Dün kadını en bayağısından bir meta olarak kullanan zihniyetin bugün kadını yine meta anlayışıyla ama bu defa eşitlik ambalajı içinde kullanıyor olması bizim için şaşırtıcı değildir. Asırlar boyunca insanları boyunlarına, ayaklarına, kollarına zincir vurarak kitleler halinde mal gibi satan ve çalıştıran, bunlar için de kadınları ve çocukları daha da aşağılayan bir dünyanın kodları bize ait değildir. KADEM doğru hassasiyetlerle işe başladığı için bu başarılara imza atabilmiştir. Kuruluşundan bugüne vakfımızda emeği geçen herkesi tebrik ediyorum. Şahsen siyasetin hangi kademesinde söz sahibi olmuşsam orada kadınlarımıza alan açmaktan onlarla birlikte yol yürümekten daima şeref duydum, onur duydum. Batı'da bugün bizim yaşlılarımıza verdiğimiz önemi veren bir başka ülke yoktur, biz bir numarayız.

Bugün Türkiye Büyük Millet Meclisi'nde 53'ü AK Partili olmak üzere 104 kadın milletvekili bulunuyor. Meclis'in yüzde 17,5'ini oluşturan bu sayı yeterli olmamakla birlikte tarihi bir rekorun seviyesi ve ifadesidir. Ülkemizdeki üniversitelerde görev yapan öğretim elemanlarının yarıya yakını, yüzde 44'ten fazlası kadındır. Mimarlarımızın ve avukatlarımızın da yine yaklaşık yüzde 44'ü kadınlardan oluşuyor. Hakim ve savcılarımızın yüzde 31'inden, diplomatlarımızın yüzde 20'den fazlası kadındır. Kadın oranı öğretmenlerde yüzde 56'yı, bankacılarda ise yüzde 51'i buluyor.

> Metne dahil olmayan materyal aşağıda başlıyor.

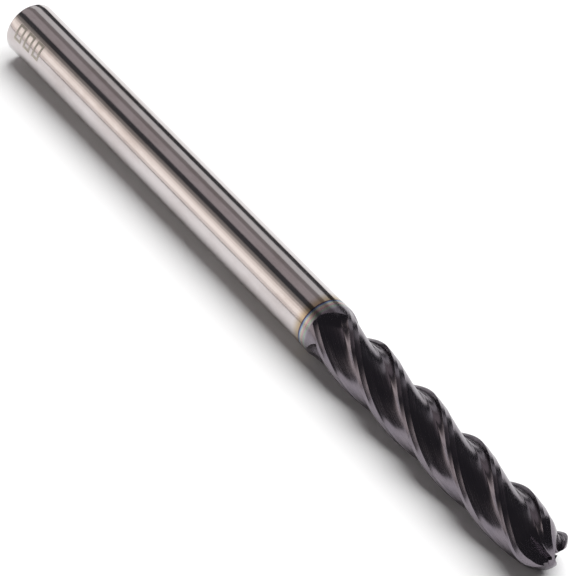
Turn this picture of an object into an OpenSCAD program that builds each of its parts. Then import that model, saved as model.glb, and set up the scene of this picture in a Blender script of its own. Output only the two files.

Adalet herkese hakkını vermektir. Büyük ile küçüğü aynı terazide tartamazsınız güçlü ile zayıfı aynı yarışa sokamazsınız. 100 metreyi kadın erkek aynı şekilde mi koşturacağız? Dünyanın hiçbir yerinde kadınla erkeği her anlamda eşit tutarak elde edilmiş bir adalet yoktur. Önemli olan her iki cinsin öne çıkan hususlarını en ideal şekilde değerlendirerek bir denge kurabilmektir. Dünyada, en az gelişmiş ülkelere destek noktasında, milli gelire oranla bir numaralı ülke Türkiye'dir.

Uzun yıllar ülkemizi esir alan ideolojik tartışmalarda kadının hep bir sembol olarak kullanılması doğrusu bizi çok rahatsız etmiştir. Milletimizin değerlerine, kültürüne, tarihine düşmanlıklarını alenen ifade edemeyenler, husumetlerini genç kızlarımızın, eşlerimizin, annelerimizin başörtüleri üzerinden sahaya yansıtmaya çalışmışlardır."